**THE REQUEST**
Extract the full listing below without altering a single character.

━━━ INFORMATION SHOWN ━━━

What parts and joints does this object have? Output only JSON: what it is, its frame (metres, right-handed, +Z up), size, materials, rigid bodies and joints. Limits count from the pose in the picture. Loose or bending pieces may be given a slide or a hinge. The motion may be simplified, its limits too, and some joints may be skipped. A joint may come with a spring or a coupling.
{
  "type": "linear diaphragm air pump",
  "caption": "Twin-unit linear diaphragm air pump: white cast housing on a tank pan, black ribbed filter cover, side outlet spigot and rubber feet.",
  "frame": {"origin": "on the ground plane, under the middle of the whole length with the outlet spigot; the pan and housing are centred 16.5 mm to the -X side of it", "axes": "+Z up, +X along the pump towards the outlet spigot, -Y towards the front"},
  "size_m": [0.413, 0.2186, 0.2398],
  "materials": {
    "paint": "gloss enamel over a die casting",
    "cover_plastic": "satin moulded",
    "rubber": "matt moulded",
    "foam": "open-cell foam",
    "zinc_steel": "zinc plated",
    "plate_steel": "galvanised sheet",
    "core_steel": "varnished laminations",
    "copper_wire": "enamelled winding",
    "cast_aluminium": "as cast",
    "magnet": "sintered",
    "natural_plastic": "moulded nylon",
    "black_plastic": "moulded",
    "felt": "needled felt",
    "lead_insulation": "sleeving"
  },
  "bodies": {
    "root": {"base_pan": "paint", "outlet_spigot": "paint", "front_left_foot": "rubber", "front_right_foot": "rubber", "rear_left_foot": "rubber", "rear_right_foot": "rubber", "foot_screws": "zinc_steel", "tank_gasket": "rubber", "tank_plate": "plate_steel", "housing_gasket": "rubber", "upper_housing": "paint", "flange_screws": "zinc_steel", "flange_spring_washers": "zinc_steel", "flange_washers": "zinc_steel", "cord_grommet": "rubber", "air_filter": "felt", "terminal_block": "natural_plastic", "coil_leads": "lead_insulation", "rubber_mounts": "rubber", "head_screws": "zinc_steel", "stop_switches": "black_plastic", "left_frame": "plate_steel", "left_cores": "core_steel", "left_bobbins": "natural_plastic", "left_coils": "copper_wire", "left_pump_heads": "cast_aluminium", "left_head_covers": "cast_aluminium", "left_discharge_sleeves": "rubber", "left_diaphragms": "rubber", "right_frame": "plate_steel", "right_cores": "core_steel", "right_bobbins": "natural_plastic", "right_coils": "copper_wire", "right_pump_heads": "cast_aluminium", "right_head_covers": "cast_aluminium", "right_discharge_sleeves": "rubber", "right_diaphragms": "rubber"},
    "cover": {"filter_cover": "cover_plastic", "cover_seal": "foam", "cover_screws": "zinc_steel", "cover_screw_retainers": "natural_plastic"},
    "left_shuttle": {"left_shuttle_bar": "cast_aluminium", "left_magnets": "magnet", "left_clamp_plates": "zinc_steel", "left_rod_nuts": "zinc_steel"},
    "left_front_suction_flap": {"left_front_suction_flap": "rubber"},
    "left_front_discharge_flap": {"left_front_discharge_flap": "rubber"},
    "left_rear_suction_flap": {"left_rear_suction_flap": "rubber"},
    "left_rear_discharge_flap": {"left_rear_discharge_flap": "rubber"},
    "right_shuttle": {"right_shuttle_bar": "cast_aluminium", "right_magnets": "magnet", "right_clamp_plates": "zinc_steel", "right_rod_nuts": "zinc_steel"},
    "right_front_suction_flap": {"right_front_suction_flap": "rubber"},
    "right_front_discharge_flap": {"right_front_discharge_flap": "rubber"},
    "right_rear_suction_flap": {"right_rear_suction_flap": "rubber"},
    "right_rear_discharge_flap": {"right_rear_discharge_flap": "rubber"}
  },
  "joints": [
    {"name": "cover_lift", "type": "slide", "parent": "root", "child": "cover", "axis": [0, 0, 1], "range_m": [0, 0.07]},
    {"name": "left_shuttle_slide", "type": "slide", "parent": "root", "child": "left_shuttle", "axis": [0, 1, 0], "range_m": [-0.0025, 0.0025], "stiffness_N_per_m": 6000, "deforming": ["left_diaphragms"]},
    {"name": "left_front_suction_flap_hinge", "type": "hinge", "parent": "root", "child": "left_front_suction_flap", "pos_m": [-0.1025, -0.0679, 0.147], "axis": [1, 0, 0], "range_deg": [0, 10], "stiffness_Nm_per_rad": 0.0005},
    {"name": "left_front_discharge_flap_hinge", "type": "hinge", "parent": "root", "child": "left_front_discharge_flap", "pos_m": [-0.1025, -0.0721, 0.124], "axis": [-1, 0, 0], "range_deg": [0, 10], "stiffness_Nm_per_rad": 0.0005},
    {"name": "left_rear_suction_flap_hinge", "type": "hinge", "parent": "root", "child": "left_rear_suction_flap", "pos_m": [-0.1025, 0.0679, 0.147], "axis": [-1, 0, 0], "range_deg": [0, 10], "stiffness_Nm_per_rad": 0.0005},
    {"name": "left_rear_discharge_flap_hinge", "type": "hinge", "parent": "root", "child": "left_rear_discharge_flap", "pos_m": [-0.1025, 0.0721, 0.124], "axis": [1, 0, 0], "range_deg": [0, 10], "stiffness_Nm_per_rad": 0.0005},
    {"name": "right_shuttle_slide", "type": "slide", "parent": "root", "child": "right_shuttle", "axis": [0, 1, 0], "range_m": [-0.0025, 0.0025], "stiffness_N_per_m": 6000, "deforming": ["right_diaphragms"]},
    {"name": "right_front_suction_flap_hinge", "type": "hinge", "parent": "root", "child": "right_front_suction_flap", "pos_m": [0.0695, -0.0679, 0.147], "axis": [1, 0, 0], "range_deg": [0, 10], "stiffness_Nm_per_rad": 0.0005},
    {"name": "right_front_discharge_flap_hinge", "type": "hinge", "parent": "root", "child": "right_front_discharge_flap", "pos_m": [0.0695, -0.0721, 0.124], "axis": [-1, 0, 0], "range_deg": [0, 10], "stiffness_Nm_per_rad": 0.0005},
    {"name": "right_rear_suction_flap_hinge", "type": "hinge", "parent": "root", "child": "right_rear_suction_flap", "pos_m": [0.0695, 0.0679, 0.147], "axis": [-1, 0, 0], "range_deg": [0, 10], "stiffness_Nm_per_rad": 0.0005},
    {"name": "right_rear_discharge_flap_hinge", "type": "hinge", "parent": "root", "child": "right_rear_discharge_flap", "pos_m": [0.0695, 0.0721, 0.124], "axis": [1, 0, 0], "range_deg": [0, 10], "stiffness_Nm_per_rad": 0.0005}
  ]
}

━━━

**ANSWER TO THE PROBLEM**
What parts and joints does this object have? Output only JSON: what it is, its frame (metres, right-handed, +Z up), size, materials, rigid bodies and joints. Limits count from the pose in the picture. Loose or bending pieces may be given a slide or a hinge. The motion may be simplified, its limits too, and some joints may be skipped. A joint may come with a spring or a coupling.
{
  "type": "linear diaphragm air pump",
  "caption": "Twin-unit linear diaphragm air pump: white cast housing on a tank pan, black ribbed filter cover, side outlet spigot and rubber feet.",
  "frame": {"origin": "on the ground plane, under the middle of the whole length with the outlet spigot; the pan and housing are centred 16.5 mm to the -X side of it", "axes": "+Z up, +X along the pump towards the outlet spigot, -Y towards the front"},
  "size_m": [0.413, 0.2186, 0.2398],
  "materials": {
    "paint": "gloss enamel over a die casting",
    "cover_plastic": "satin moulded",
    "rubber": "matt moulded",
    "foam": "open-cell foam",
    "zinc_steel": "zinc plated",
    "plate_steel": "galvanised sheet",
    "core_steel": "varnished laminations",
    "copper_wire": "enamelled winding",
    "cast_aluminium": "as cast",
    "magnet": "sintered",
    "natural_plastic": "moulded nylon",
    "black_plastic": "moulded",
    "felt": "needled felt",
    "lead_insulation": "sleeving"
  },
  "bodies": {
    "root": {"base_pan": "paint", "outlet_spigot": "paint", "front_left_foot": "rubber", "front_right_foot": "rubber", "rear_left_foot": "rubber", "rear_right_foot": "rubber", "foot_screws": "zinc_steel", "tank_gasket": "rubber", "tank_plate": "plate_steel", "housing_gasket": "rubber", "upper_housing": "paint", "flange_screws": "zinc_steel", "flange_spring_washers": "zinc_steel", "flange_washers": "zinc_steel", "cord_grommet": "rubber", "air_filter": "felt", "terminal_block": "natural_plastic", "coil_leads": "lead_insulation", "rubber_mounts": "rubber", "head_screws": "zinc_steel", "stop_switches": "black_plastic", "left_frame": "plate_steel", "left_cores": "core_steel", "left_bobbins": "natural_plastic", "left_coils": "copper_wire", "left_pump_heads": "cast_aluminium", "left_head_covers": "cast_aluminium", "left_discharge_sleeves": "rubber", "left_diaphragms": "rubber", "right_frame": "plate_steel", "right_cores": "core_steel", "right_bobbins": "natural_plastic", "right_coils": "copper_wire", "right_pump_heads": "cast_aluminium", "right_head_covers": "cast_aluminium", "right_discharge_sleeves": "rubber", "right_diaphragms": "rubber"},
    "cover": {"filter_cover": "cover_plastic", "cover_seal": "foam", "cover_screws": "zinc_steel", "cover_screw_retainers": "natural_plastic"},
    "left_shuttle": {"left_shuttle_bar": "cast_aluminium", "left_magnets": "magnet", "left_clamp_plates": "zinc_steel", "left_rod_nuts": "zinc_steel"},
    "left_front_suction_flap": {"left_front_suction_flap": "rubber"},
    "left_front_discharge_flap": {"left_front_discharge_flap": "rubber"},
    "left_rear_suction_flap": {"left_rear_suction_flap": "rubber"},
    "left_rear_discharge_flap": {"left_rear_discharge_flap": "rubber"},
    "right_shuttle": {"right_shuttle_bar": "cast_aluminium", "right_magnets": "magnet", "right_clamp_plates": "zinc_steel", "right_rod_nuts": "zinc_steel"},
    "right_front_suction_flap": {"right_front_suction_flap": "rubber"},
    "right_front_discharge_flap": {"right_front_discharge_flap": "rubber"},
    "right_rear_suction_flap": {"right_rear_suction_flap": "rubber"},
    "right_rear_discharge_flap": {"right_rear_discharge_flap": "rubber"}
  },
  "joints": [
    {"name": "cover_lift", "type": "slide", "parent": "root", "child": "cover", "axis": [0, 0, 1], "range_m": [0, 0.07]},
    {"name": "left_shuttle_slide", "type": "slide", "parent": "root", "child": "left_shuttle", "axis": [0, 1, 0], "range_m": [-0.0025, 0.0025], "stiffness_N_per_m": 6000, "deforming": ["left_diaphragms"]},
    {"name": "left_front_suction_flap_hinge", "type": "hinge", "parent": "root", "child": "left_front_suction_flap", "pos_m": [-0.1025, -0.0679, 0.147], "axis": [1, 0, 0], "range_deg": [0, 10], "stiffness_Nm_per_rad": 0.0005},
    {"name": "left_front_discharge_flap_hinge", "type": "hinge", "parent": "root", "child": "left_front_discharge_flap", "pos_m": [-0.1025, -0.0721, 0.124], "axis": [-1, 0, 0], "range_deg": [0, 10], "stiffness_Nm_per_rad": 0.0005},
    {"name": "left_rear_suction_flap_hinge", "type": "hinge", "parent": "root", "child": "left_rear_suction_flap", "pos_m": [-0.1025, 0.0679, 0.147], "axis": [-1, 0, 0], "range_deg": [0, 10], "stiffness_Nm_per_rad": 0.0005},
    {"name": "left_rear_discharge_flap_hinge", "type": "hinge", "parent": "root", "child": "left_rear_discharge_flap", "pos_m": [-0.1025, 0.0721, 0.124], "axis": [1, 0, 0], "range_deg": [0, 10], "stiffness_Nm_per_rad": 0.0005},
    {"name": "right_shuttle_slide", "type": "slide", "parent": "root", "child": "right_shuttle", "axis": [0, 1, 0], "range_m": [-0.0025, 0.0025], "stiffness_N_per_m": 6000, "deforming": ["right_diaphragms"]},
    {"name": "right_front_suction_flap_hinge", "type": "hinge", "parent": "root", "child": "right_front_suction_flap", "pos_m": [0.0695, -0.0679, 0.147], "axis": [1, 0, 0], "range_deg": [0, 10], "stiffness_Nm_per_rad": 0.0005},
    {"name": "right_front_discharge_flap_hinge", "type": "hinge", "parent": "root", "child": "right_front_discharge_flap", "pos_m": [0.0695, -0.0721, 0.124], "axis": [-1, 0, 0], "range_deg": [0, 10], "stiffness_Nm_per_rad": 0.0005},
    {"name": "right_rear_suction_flap_hinge", "type": "hinge", "parent": "root", "child": "right_rear_suction_flap", "pos_m": [0.0695, 0.0679, 0.147], "axis": [-1, 0, 0], "range_deg": [0, 10], "stiffness_Nm_per_rad": 0.0005},
    {"name": "right_rear_discharge_flap_hinge", "type": "hinge", "parent": "root", "child": "right_rear_discharge_flap", "pos_m": [0.0695, 0.0721, 0.124], "axis": [1, 0, 0], "range_deg": [0, 10], "stiffness_Nm_per_rad": 0.0005}
  ]
}